Clos Apalta 2016

A world class Blend in the Bordeaux tradition.  The Earth offers is up and we respect the gift.  Winter 2014 was considered as rainy in Apalta, with higher temperatures compared to the previous season, moving from a minimum of 4,5°C to 14,7°C maximum. This translate into 0.5°C more than the 2014 period. Spring 2014 had moderate temperatures allowing good bud break and blooming, been both very homogeneous. Summer was more temperate than usual, with some heat waves that lasted for 5 consecutive days in January. This season Colchagua registered the higher growing degree days’ sum of the last three periods, due mainly to the high temperatures registered towards the end of summer, made of March the warmest of the last decades. However, grapes showed excellent quality when picked with a good aromatic expression and good tannic structure.

About the Vineyard

At Clos Apalta, we select harvest dates based on the grape ripeness of each plot and its exposure. Regular tasting is carried out to monitor the development of the fruit, skins and tannins. We therefore began harvesting the first Merlot in La Campana on 10th March and finished on 7th April. The Cabernet Sauvignon was harvested between 18th March and 11th April. Once again, this wide range of harvest dates stems from the fact that we have plantations in the mountain foothills and old pre-phylloxera ‘dry farmed’ Cabernet vines in other terroirs. For Carmenère, our harvests began on the Colibri plot on 12th April. Mid-April rains prompted us to push hard and bring in all the remaining grapes over the following week. Low yields, green pruning such as leaf and crop thinning, and biodynamic practices enabled us to harvest grapes at perfect levels of ripeness and in a perfect state of health.

Wine Production

Our winemaking philosophy is to reflect the terroir from Apalta by crafting a wine based in Carmenère. We hand harvest the fruit in small cases of 14 kilos. The grapes are 100% hand de-stemmed in our Clos Apalta Winery so we maintain complete control of the quality. 95% of grapes were fermented in our French oak vats while 5% was fermented In new French oak barrels.

Tasting Notes

The Merlot offers up black fruit aromas such as black cherry and blackberry, all with wonderful freshness on the palate. The Cabernet Sauvignon, in particular from old pre-phylloxera vines, offers up aromas of red fruit (raspberry) and black fruit (blackcurrant, blueberry) with some ripe bell pepper and black olive notes.
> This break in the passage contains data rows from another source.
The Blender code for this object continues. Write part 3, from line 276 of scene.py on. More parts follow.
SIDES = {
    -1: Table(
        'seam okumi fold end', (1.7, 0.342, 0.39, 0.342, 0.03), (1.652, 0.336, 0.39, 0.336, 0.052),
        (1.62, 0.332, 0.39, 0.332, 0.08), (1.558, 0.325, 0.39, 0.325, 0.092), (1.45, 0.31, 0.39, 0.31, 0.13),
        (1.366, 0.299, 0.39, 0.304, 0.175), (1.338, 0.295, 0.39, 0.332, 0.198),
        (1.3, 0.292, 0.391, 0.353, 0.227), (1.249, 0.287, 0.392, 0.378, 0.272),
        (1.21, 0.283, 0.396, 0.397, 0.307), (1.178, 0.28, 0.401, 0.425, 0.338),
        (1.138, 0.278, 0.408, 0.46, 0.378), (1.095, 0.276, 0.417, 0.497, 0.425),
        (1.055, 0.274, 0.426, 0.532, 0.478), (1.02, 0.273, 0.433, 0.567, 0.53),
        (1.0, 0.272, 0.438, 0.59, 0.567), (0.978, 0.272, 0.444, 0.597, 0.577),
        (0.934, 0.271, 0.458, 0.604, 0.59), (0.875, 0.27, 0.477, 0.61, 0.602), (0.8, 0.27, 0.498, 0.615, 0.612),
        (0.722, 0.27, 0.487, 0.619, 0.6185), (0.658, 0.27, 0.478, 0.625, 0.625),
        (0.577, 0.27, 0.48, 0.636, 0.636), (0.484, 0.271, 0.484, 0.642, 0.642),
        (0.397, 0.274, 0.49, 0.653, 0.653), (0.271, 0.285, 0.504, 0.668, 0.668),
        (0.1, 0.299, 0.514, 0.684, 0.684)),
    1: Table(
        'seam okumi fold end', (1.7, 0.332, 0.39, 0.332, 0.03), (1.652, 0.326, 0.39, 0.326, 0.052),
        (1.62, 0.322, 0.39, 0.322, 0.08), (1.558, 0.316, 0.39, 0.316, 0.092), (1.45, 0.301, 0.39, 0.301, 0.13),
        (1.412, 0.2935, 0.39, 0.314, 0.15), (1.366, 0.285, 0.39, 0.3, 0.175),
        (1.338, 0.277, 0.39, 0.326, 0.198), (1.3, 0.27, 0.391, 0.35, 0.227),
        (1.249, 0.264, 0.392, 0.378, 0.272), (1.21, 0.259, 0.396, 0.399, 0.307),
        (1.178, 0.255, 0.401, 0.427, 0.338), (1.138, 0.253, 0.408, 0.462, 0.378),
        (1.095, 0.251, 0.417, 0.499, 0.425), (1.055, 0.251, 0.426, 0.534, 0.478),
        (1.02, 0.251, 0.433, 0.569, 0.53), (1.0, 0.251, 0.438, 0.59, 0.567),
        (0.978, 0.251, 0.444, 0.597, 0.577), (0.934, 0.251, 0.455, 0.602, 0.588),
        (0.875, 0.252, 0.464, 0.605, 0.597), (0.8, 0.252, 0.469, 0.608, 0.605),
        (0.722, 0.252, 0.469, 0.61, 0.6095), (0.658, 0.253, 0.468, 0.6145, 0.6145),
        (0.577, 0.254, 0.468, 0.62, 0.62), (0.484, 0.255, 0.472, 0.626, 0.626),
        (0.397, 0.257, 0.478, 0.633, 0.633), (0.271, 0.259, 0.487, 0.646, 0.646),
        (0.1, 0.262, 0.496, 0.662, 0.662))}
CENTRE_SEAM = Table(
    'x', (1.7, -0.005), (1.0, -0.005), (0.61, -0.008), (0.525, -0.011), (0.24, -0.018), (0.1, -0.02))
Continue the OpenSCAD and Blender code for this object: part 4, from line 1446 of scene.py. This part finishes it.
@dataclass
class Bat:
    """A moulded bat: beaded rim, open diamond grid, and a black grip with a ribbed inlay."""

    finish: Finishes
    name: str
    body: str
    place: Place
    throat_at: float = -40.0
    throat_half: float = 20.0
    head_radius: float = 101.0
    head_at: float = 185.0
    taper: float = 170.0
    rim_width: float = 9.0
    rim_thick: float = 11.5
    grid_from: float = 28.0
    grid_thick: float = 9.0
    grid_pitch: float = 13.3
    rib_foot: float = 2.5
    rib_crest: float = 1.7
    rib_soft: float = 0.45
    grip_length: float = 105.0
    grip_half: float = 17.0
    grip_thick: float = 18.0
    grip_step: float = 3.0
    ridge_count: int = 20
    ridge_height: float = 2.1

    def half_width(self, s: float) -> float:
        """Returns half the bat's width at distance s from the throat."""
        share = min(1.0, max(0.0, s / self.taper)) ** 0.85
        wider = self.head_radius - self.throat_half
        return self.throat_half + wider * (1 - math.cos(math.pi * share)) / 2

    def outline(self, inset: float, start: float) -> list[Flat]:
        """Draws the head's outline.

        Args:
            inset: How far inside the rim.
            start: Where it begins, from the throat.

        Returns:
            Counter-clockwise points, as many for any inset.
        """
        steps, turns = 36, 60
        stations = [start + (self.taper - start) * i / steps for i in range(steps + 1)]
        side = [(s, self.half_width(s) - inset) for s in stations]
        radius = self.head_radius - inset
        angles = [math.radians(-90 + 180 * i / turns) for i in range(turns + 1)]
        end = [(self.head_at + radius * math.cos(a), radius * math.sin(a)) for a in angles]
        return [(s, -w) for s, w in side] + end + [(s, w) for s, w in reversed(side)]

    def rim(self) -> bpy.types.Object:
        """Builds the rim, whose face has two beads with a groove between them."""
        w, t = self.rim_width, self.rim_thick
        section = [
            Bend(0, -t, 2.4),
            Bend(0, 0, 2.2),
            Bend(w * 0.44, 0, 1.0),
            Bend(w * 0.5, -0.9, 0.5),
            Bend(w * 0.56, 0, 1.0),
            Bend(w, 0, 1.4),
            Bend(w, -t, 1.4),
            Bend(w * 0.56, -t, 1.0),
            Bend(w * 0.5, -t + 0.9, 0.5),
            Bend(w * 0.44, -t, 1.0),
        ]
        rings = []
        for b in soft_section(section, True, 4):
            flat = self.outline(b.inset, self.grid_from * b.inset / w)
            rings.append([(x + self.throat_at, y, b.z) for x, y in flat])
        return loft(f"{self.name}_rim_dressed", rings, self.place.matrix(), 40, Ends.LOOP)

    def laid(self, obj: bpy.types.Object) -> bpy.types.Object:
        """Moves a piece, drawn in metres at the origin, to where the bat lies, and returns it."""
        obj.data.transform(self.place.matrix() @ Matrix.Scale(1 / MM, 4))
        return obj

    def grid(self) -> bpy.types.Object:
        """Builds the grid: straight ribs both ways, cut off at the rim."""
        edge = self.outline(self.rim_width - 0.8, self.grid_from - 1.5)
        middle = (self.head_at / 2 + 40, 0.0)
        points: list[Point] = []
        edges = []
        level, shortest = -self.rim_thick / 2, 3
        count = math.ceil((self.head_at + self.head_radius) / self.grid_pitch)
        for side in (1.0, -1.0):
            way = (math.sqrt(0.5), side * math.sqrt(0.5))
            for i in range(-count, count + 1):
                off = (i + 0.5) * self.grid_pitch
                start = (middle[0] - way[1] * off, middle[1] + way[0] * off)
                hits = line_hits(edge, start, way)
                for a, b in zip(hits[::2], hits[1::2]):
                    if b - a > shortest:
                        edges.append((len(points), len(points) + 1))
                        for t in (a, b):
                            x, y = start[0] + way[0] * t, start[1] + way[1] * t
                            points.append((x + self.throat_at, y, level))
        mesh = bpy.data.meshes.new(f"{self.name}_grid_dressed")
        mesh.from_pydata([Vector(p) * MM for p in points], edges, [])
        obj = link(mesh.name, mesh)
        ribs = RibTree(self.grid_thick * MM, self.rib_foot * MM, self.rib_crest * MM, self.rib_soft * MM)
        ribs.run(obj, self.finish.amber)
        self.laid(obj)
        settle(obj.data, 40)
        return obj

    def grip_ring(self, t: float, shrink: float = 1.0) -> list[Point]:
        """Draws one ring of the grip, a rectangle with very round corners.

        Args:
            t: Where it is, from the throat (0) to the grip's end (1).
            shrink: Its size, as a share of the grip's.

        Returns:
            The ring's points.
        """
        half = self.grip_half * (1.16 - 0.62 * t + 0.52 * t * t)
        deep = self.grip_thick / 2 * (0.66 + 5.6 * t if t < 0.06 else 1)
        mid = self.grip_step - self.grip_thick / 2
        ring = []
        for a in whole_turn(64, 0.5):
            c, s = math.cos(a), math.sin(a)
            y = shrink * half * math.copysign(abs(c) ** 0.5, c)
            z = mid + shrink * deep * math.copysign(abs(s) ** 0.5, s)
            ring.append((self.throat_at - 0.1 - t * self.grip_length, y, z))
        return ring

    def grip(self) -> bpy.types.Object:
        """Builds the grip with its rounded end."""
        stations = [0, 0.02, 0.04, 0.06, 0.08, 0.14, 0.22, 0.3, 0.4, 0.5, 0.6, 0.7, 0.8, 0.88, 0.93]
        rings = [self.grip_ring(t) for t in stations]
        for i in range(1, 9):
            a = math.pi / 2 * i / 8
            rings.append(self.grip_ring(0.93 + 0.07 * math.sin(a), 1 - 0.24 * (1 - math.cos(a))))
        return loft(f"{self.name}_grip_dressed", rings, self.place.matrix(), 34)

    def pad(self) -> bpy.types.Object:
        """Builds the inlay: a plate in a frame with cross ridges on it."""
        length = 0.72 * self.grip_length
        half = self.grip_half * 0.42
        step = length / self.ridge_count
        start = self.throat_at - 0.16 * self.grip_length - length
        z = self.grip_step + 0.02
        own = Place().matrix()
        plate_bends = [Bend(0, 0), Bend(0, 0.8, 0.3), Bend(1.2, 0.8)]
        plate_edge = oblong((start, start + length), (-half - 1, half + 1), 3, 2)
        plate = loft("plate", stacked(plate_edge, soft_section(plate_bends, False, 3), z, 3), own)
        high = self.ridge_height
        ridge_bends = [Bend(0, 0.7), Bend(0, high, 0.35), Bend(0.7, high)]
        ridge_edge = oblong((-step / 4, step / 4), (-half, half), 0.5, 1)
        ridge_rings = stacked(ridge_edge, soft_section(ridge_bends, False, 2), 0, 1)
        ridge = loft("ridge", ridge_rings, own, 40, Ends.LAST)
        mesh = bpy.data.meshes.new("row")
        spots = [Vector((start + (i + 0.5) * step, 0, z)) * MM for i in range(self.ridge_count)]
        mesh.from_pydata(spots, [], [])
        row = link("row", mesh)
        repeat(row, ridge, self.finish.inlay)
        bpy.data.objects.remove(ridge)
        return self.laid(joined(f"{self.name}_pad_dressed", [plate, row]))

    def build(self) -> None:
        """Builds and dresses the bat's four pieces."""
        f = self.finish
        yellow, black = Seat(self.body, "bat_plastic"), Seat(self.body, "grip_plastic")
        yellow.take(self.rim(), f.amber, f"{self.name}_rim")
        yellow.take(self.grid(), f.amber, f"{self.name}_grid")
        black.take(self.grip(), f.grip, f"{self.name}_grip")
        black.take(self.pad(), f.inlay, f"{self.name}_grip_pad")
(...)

As it matures it develops
pepper, crème de cassis, leather and charred notes (smoke, toast and chocolate). The Carmenère, brightly coloured with hints of purple, is rich with rounded tannins. There are delicate cherry aromas on the nose, subtly balanced out by spicy touches of black pepper. Freshness on the palate ensures a beautiful finish of black fruit, smoke, cocoa,
leather and tobacco notes.

Food Pairing

Ideal companion for a canard à l’orange, rack of lamb with rustic mashed potatoes or to finish a meal with a selection of a high percentage cacao chocolate.

Production Info
Soil composition
Colluvial granitic soils
Winemaking & Aging
Varietal composition
64% Carménère, 19% Cabernet Sauvignon, 17% Merlot
Fining agent
Not fined, cold stabilized or filtered.